Begin at the first line and end at the line containing "const ventRadius = 5;". Extract exactly those lines.

====== LISTING

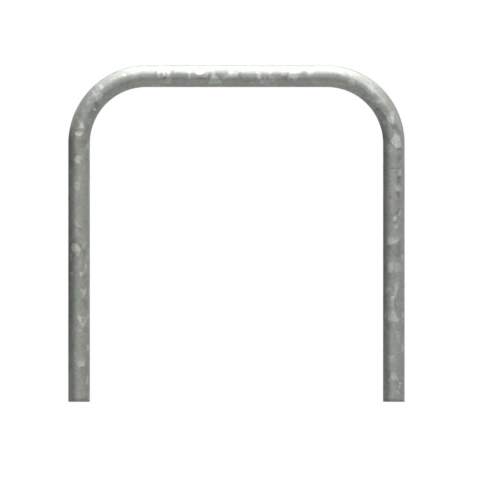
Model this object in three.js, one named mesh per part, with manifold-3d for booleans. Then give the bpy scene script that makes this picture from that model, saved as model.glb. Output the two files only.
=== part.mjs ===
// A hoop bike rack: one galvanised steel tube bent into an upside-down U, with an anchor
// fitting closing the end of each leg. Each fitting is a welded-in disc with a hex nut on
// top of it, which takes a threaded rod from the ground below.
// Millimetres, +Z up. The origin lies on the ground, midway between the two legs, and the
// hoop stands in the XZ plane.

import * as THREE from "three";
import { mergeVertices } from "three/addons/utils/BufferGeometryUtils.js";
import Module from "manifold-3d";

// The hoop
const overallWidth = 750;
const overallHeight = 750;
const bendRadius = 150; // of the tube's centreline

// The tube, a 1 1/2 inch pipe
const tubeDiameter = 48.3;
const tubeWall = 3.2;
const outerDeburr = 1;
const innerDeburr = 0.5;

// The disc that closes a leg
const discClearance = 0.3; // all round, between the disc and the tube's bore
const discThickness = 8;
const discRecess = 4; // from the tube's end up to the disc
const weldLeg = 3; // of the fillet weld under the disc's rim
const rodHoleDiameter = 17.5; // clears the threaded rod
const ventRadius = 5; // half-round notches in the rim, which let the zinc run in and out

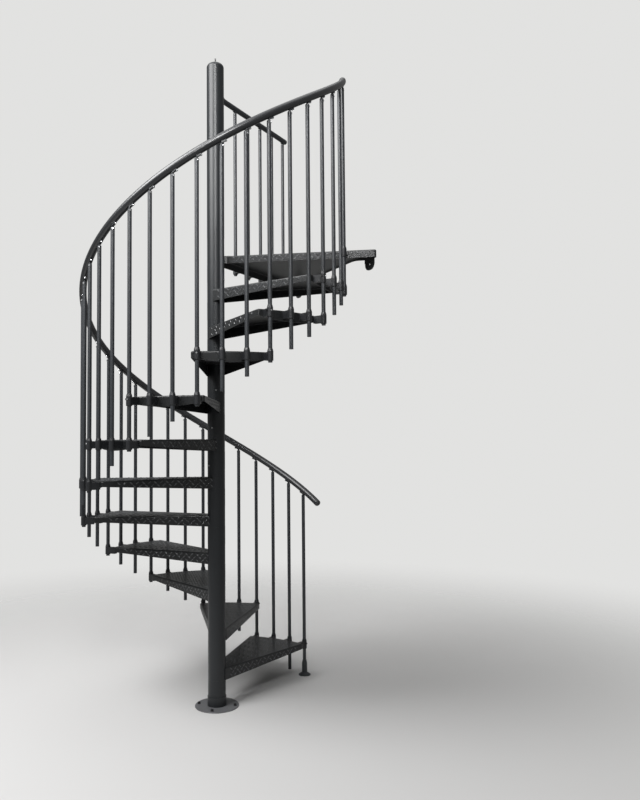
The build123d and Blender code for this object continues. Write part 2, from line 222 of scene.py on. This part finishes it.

============

* REPLY TO THE EXERCISE
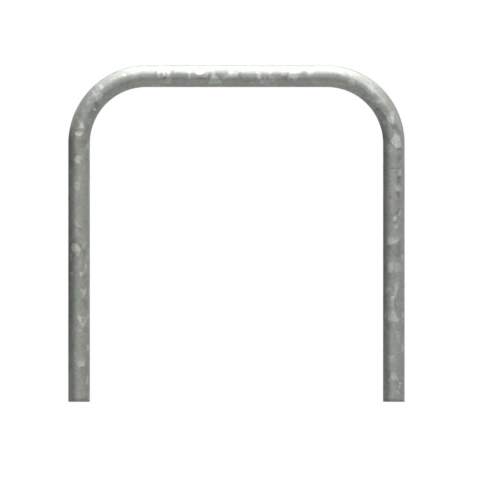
Model this object in three.js, one named mesh per part, with manifold-3d for booleans. Then give the bpy scene script that makes this picture from that model, saved as model.glb. Output the two files only.
=== part.mjs ===
// A hoop bike rack: one galvanised steel tube bent into an upside-down U, with an anchor
// fitting closing the end of each leg. Each fitting is a welded-in disc with a hex nut on
// top of it, which takes a threaded rod from the ground below.
// Millimetres, +Z up. The origin lies on the ground, midway between the two legs, and the
// hoop stands in the XZ plane.

import * as THREE from "three";
import { mergeVertices } from "three/addons/utils/BufferGeometryUtils.js";
import Module from "manifold-3d";

// The hoop
const overallWidth = 750;
const overallHeight = 750;
const bendRadius = 150; // of the tube's centreline

// The tube, a 1 1/2 inch pipe
const tubeDiameter = 48.3;
const tubeWall = 3.2;
const outerDeburr = 1;
const innerDeburr = 0.5;

// The disc that closes a leg
const discClearance = 0.3; // all round, between the disc and the tube's bore
const discThickness = 8;
const discRecess = 4; // from the tube's end up to the disc
const weldLeg = 3; // of the fillet weld under the disc's rim
const rodHoleDiameter = 17.5; // clears the threaded rod
const ventRadius = 5; // half-round notches in the rim, which let the zinc run in and out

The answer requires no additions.